3. If you choose the door with the car, the host chooses one of the other doors at random.

4. The host always offers you the option to switch.

Under these assumptions, are you better off sticking or switching?

The correct answer is that you are better off switching.  If you stick, you win 1/3 of the time.  If you switch, you win 2/3 of the time.

Here's one of many arguments that might persuade you.

> If you always stick, you win if you initially choose the door with the car, so the probability is 1/3.
>
> If you always switch, you win if you did _not_ choose the door with the car, so the probability is 2/3.

However, many people do not find any verbal arguments persuasive. 
Maybe Bayes's Theorem can help.

In [19]:
hypos = [1, 2, 3]
prior = Pmf(1, hypos)
prior

Unnamed: 0,probs
1,1
2,1
3,1


In [20]:
likelihood = [0.5, 1, 0]

And here's how we use it.

In [21]:
posterior = prior * likelihood
posterior.normalize()
posterior

Unnamed: 0,probs
1,0.333333
2,0.666667
3,0.0


## The M&M problem

M&Ms are small candy-coated chocolates that come in a variety of
colors.  Mars, Inc., which makes M&Ms, changes the mixture of
colors from time to time.

In 1995, they introduced blue M&Ms.  Before then, the color mix in
a bag of plain M&Ms was 30% Brown, 20% Yellow, 20% Red, 10%
Green, 10% Orange, 10% Tan.  Afterward it was 24% Blue , 20%
Green, 16% Orange, 14% Yellow, 13% Red, 13% Brown.

Suppose a friend of mine has two bags of M&Ms, and he tells me
that one is from 1994 and one from 1996.  He won't tell me which is
which, but he gives me one M&M from each bag.  One is yellow and
one is green.  What is the probability that the yellow one came
from the 1994 bag?

Here's a solution:

In [22]:
mix94 = dict(brown=30,
                 yellow=20,
                 red=20,
                 green=10,
                 orange=10,
                 tan=10,
                 blue=0)

mix96 = dict(blue=24,
                 green=20,
                 orange=16,
                 yellow=14,
                 red=13,
                 brown=13,
                 tan=0)

hypoA = dict(bag1=mix94, bag2=mix96)
hypoB = dict(bag1=mix96, bag2=mix94)

hypotheses = dict(A=hypoA, B=hypoB)

def likelihood_mm(data, hypo):
    """Computes the likelihood of the data under the hypothesis.

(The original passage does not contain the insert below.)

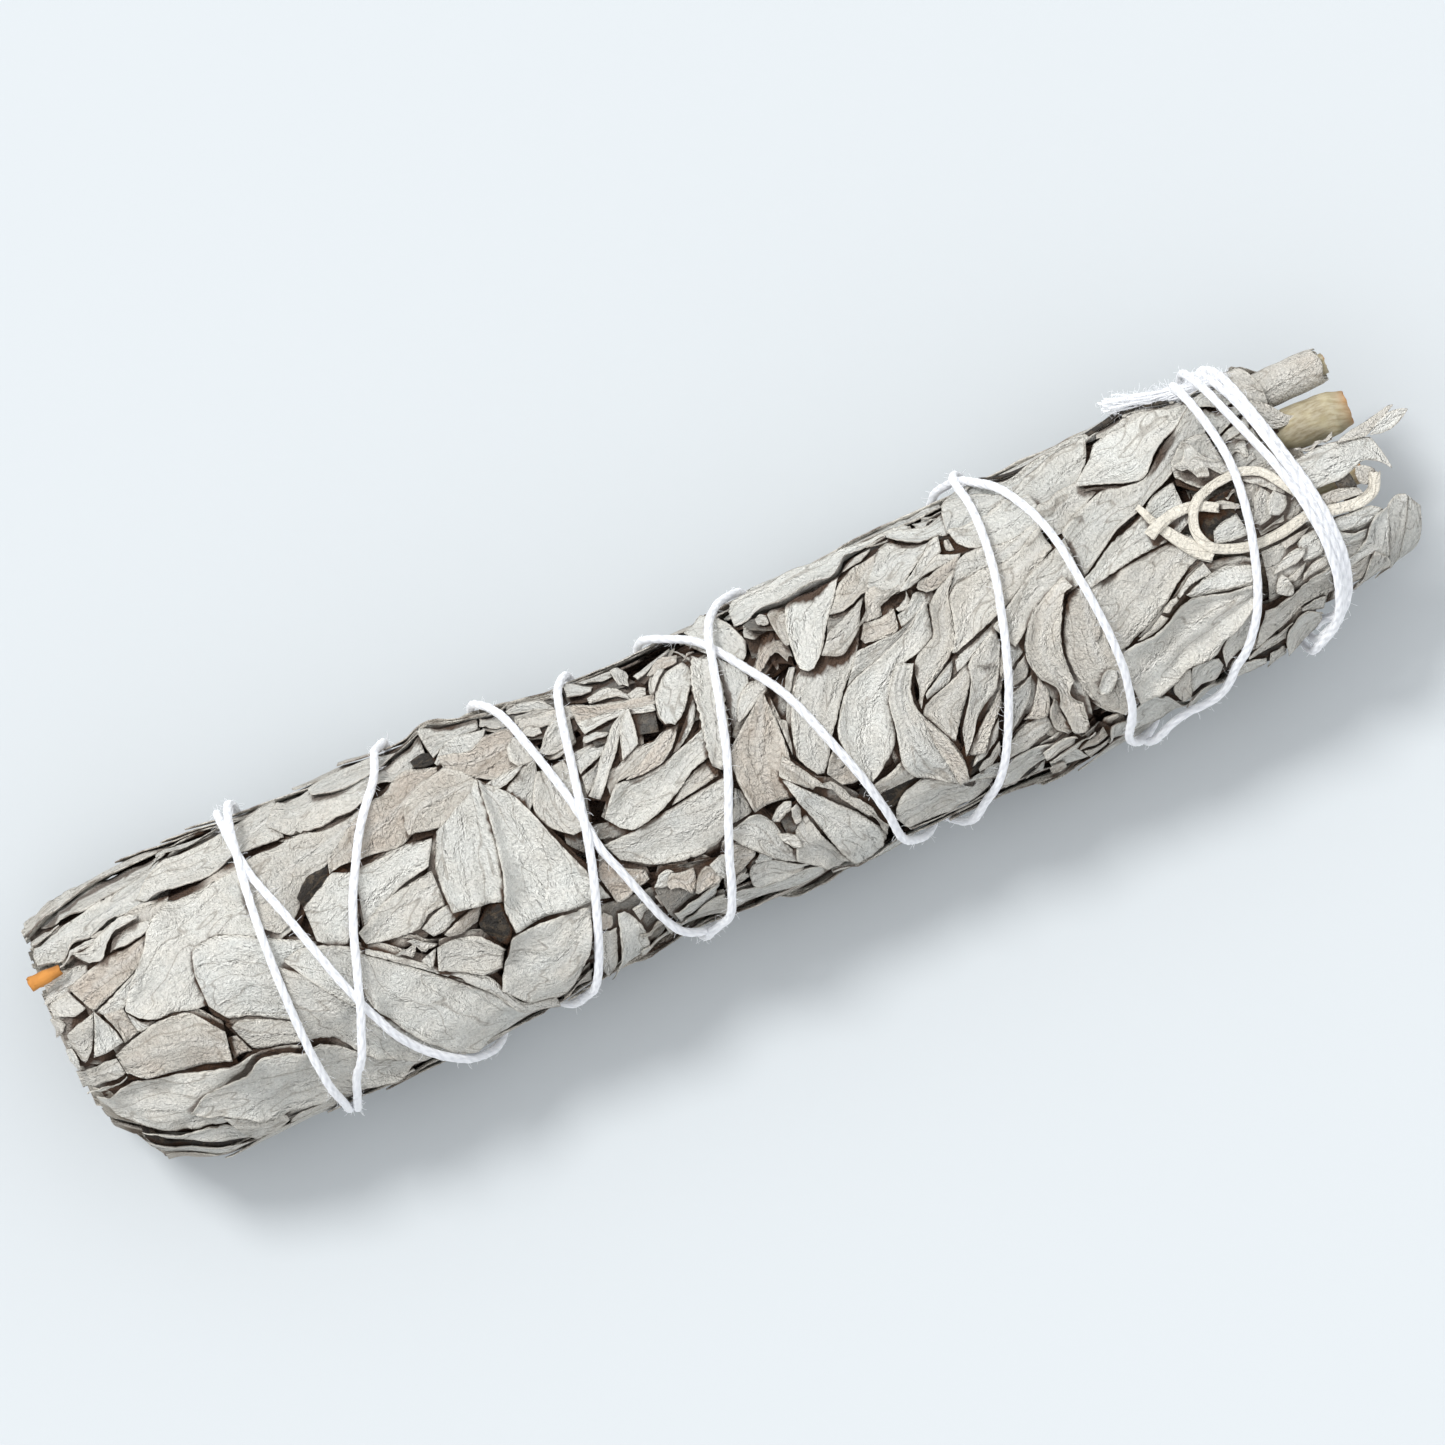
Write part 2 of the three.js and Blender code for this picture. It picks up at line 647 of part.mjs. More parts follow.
/** The places along the string, with its girth counted up without a break. */
function windingPlaces() {
  const places = [STRING_START];
  TURNS.forEach(({ under, over }, k) => {
    for (const [along, angle] of under) places.push([along, angle + 360 * k]);
    for (const [along, across] of over) {
      const { angle } = above(along, across);
      places.push([along, THREE.MathUtils.radToDeg(angle) + 360 * (k + 1)]);
    }
  });
  places.push([STRING_END[0], STRING_END[1] + 360 * TURNS.length]);
  return places.map(([along, angle]) => new THREE.Vector3(along, degrees(angle) * GIRTH_RADIUS, 0));
}

/** The string's route with its height over the leaves, and over its own earlier turns. */
function windString() {
  const route = new THREE.CatmullRomCurve3(windingPlaces(), false, "centripetal");
  route.arcLengthDivisions = 4000;
  const radius = STRING_DIAMETER / 2;
  const clear = STRING_DIAMETER + STRING_GAP;
  const quarterTurn = (Math.PI / 2) * GIRTH_RADIUS;
  const path = [];
  for (const place of route.getSpacedPoints(STRING_SAMPLES)) {
    let height = relief.highest(place.x, place.y, 4) + STRING_GAP + radius;
    for (const before of path) {
      const round = place.y - before.girth;
      if (round < quarterTurn) continue;
      const turns = Math.round(round / (2 * Math.PI * GIRTH_RADIUS));
      const beside = round - turns * 2 * Math.PI * GIRTH_RADIUS;
      const apart = Math.hypot(place.x - before.along, beside);
      const reach = clear + 3.5;
      if (apart >= reach) continue;
      const near = Math.max(0, apart - 3.5) / clear;
      const across = Math.abs(place.x - before.along) / clear;
      const share = Math.min(1, Math.max(near, across));
      height = Math.max(height, before.height + clear * Math.sqrt(1 - share * share));
    }
    path.push({ along: place.x, girth: place.y, height });
  }
  return path;
}

/** The wound string with its knot and one loose tail, as one piece. */
function stringSolid() {
  const path = windString();
  const points = path.map((p) => skinPoint(p.along, p.girth / GIRTH_RADIUS, p.height));
  const wound = rod(points, STRING_DIAMETER / 2, STRING_SIDES, STRING_SAMPLES);
  const end = points.at(-1);
  const knot = new THREE.SphereGeometry(1, 10, 7);
  knot.scale(KNOT.length, KNOT.height, KNOT.height);
  knot.translate(end.x, end.y, end.z);
  const tailEnd = new THREE.Vector3(-TAIL_LENGTH, 1, 0.4).add(end);
  const tail = rod([end, end.clone().lerp(tailEnd, 0.5), tailEnd], STRING_DIAMETER / 2, 6, 4);
  return geometryFrom(manifoldOf(wound).add(manifoldOf(knot)).add(manifoldOf(tail)));
}

// ---------------------------------------------------------------- the bunch

const bunch = new THREE.Group();

function addPiece(name, geometry, material) {
  const mesh = new THREE.Mesh(geometry, material);
  mesh.name = name;
  bunch.add(mesh);
  return mesh;
}

const numbered = (name, k) => `${name}_${String(k + 1).padStart(2, "0")}`;

STEMS.forEach((stem, k) => {
  const turn = PAD_TURN + (360 / PAD_COUNT) * k;
  addPiece(`stem_${k + 1}`, stemSolid(stem, turn), STEM_WOOD);
  addPiece(`inner_leaves_${k + 1}`, padSolid(stem, turn, PAD_ENDS[k]), INNER_LEAF);
});
addPiece("stem_middle", stemSolid(HEART_STEM, null), STEM_WOOD);
addPiece("inner_leaves_middle", padSolid(HEART_STEM, null, [0, 207]), INNER_LEAF);

const layPairs = (pairs, name, material) =>
  pairs.forEach((pair, k) => addPiece(numbered(name, k), layLeaves(leafPair(...pair)), material));
layPairs(UNDER_PAIRS, "leaf_pair_under", LEAF_TAN);
layPairs(COVER_PAIRS, "leaf_pair_top", LEAF_TAN);
TOP_LEAVES.forEach((each, k) => {
  addPiece(numbered("leaf_top", k), layLeaves([each]), LEAF_GREY);
});
addPiece("curled_petiole", layPetiole(CURLED_PETIOLE), PETIOLE);
addRoll();
const string = stringSolid();
FOLDED_LEAVES.forEach((each, k) => {
  addPiece(numbered("folded_leaf", k), layLeaves([each], true), LEAF_TAN);
});
addPiece("binding_string", string, COTTON);

export default bunch;
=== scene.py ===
"""Looks for a bunch of dried white sage, bound with cotton string and lying on its side.

The leaves, stems and string are laid as the real bunch is made. A height map wrapped round the
bunch, the relief, keeps how high the pile stands over the pressed core. Each leaf is draped over
it and raises it, and the string is wound over the leaves and over its own earlier turns. Lengths
are in millimetres until a mesh is made, and places are given as a distance along the bunch from
its trimmed leafy end and a distance round it from its top line.
"""

import logging
import math
from dataclasses import dataclass, field, replace
from enum import Enum
from typing import Optional, Sequence

import bpy
import numpy as np
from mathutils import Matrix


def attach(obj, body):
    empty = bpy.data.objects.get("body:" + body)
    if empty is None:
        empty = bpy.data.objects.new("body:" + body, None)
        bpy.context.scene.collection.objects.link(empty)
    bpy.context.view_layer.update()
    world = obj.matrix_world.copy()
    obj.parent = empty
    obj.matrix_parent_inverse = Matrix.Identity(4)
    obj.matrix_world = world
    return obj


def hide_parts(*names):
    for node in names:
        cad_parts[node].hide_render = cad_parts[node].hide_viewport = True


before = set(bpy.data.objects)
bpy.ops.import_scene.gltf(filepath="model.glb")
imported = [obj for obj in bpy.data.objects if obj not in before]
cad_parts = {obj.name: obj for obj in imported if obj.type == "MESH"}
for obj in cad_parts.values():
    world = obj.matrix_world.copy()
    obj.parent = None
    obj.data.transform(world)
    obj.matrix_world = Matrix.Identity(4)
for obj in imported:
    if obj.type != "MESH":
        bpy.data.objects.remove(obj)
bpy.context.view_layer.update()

LOG = logging.getLogger("sage_bunch")
MM = 0.001
Array = np.ndarray
Points = Sequence[tuple[float, float]]
Random = np.random.Generator
Material = bpy.types.Material
Node = bpy.types.Node
Piece = bpy.types.Object
Socket = bpy.types.NodeSocket
Colour = Socket | str

BUNCH_LENGTH = 220.0  # between the two trimmed ends
ORIGIN_ALONG = 112.2  # the middle of the bunch's box, from the trimmed leafy end
AXIS_HEIGHT = 20.7
ROUNDNESS = 0.84  # height of the bunch over its width
LEAF_COVER = 4.0  # depth of the leaves over the pressed core
PUFF = 0.55  # how far the pile's air lifts it
SAG = 1.5  # how far the pile hangs below the pressed core's own middle
GIRTH_RADIUS = 21.0  # turns an angle round the bunch into a distance round it
GIRTH = 2 * math.pi * GIRTH_RADIUS
OUTLINE = np.array(
    [  # distance along, edge towards +Y, edge towards -Y, seen from above
        *((-4, 24, -15), (4, 25, -21), (14, 25.5, -24.3), (50, 24, -24.8), (72, 23.4, -24)),
        *((92, 20.8, -22.4), (112, 21.6, -24.2), (132, 22.4, -23.8), (160, 22.7, -24)),
        *((190, 23.3, -23.8), (206, 20.9, -21.8), (216, 20.6, -18.6), (226, 17, -16)),
    ]
)
TRIMMED = np.array(
    [  # distance towards +Y, and the distance along at which the leafy end was trimmed there
        *((-26, 13), (-24, 9), (-21.5, 5), (-17.5, 2.5), (-12, -0.8), (-8, -2), (12.2, -2.4)),
        *((12.9, 1.4), (15, 1.4), (15.4, -2.6), (24, -1)),
    ]
)
WIDEST = (26.8, 27.55)  # where a piece's far points begin to be drawn in, and their limit
TALLEST = (45.0, 45.8)
SKIN_WIDEST = (25.2, 27.1)  # the same for the pile's own surface
SKIN_TALLEST = (43.2, 45.2)
FLAT_BELOW = 1.2  # the height above the surface under which the pile is pressed flat
LOOSE_DEPTH = 2.2  # how deep a pile is before the string presses it
PRESSED_SHARE = 0.58  # what is left of a greater depth
STEEPEST = 0.985  # sine of the steepest place round the bunch that is seen from above


# ------------------------------------------------------------------ small helpers


def linear(hex_colour: str) -> tuple[float, float, float, float]:
    """Turns an sRGB hex colour to linear.

    Args:
        hex_colour: Six hex digits.

    Returns:
        Linear red, green and blue, and an alpha of 1.
    """
    parts = [int(hex_colour[k : k + 2], 16) / 255 for k in (0, 2, 4)]
    r, g, b = (c / 12.92 if c <= 0.04045 else ((c + 0.055) / 1.055) ** 2.4 for c in parts)
    return (r, g, b, 1.0)


def in_scene(name: str, data: bpy.types.ID) -> Piece:
    """Makes an object of a mesh, a light or a camera and puts it in the scene.

    Args:
        name: The object's name.
        data: Its mesh, light or camera.

    Returns:
        The object.
    """
    made = bpy.data.objects.new(name, data)
    bpy.context.scene.collection.objects.link(made)
    return made


def smoothstep(x: Array) -> Array:
    """The smooth ramp from 0 to 1, held outside it."""
    x = np.clip(x, 0, 1)
    return x * x * (3 - 2 * x)


def held(values: Array, start: float, limit: float) -> Array:
    """Values that bend over smoothly after a start so that they never pass a limit."""
    room = limit - start
    return np.where(values > start, start + room * np.tanh(np.maximum(values - start, 0) / room), values)


def within_box(points: Array) -> Array:
    """The points with the outermost ones drawn in, so that the piece keeps its size.

    Args:
        points: Points in millimetres.

    Returns:
        Their new places.
    """
    out = points.copy()
    out[:, 1] = held(np.abs(out[:, 1]), *WIDEST) * np.sign(out[:, 1])
    out[:, 2] = held(out[:, 2], *TALLEST)
    return out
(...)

    hypo: string hypothesis (A or B)
    data: tuple of string bag, string color
    """
    bag, color = data
    like = hypotheses[hypo][bag][color]
    return like

And here's an update:

In [25]:
data = ('bag1', 'yellow')
hypos = ['A', 'B']

likelihood1 = [likelihood_mm(data, hypo) for hypo in hypos]
likelihood1

[20, 14]

In [26]:
def update_mm(pmf, data):
    pmf *= [likelihood_mm(data, hypo) 
            for hypo in hypos]
    pmf.normalize()

In [27]:
pmf = Pmf(1, hypos)
pmf

Unnamed: 0,probs
A,1
B,1


In [28]:
data = ('bag1', 'yellow')
update_mm(pmf, data)
pmf

Unnamed: 0,probs
A,0.588235
B,0.411765


In [29]:
data = ('bag2', 'green')
update_mm(pmf, data)
pmf

Unnamed: 0,probs
A,0.740741
B,0.259259


**Exercise:**  Suppose you draw another M&M from `bag1` and it's blue.  What can you conclude?  Run the update to confirm your intuition.

In [30]:
data = ('bag1', 'blue')
update_mm(pmf, data)
pmf

Unnamed: 0,probs
A,0.0
B,1.0


**Exercise:**  Now suppose you draw an M&M from `bag2` and it's blue.  Run the update to see what happens.  What does that mean?  

In [31]:
# Solution

data = ('bag2', 'blue')
update_mm(pmf, data)
pmf

Unnamed: 0,probs
A,
B,


In [32]:
# The unnormalized posterior for both hypotheses is 0, so when
# we try to normalize, the total probability of the data is 0.

# This means that the data have ruled out all of our hypotheses.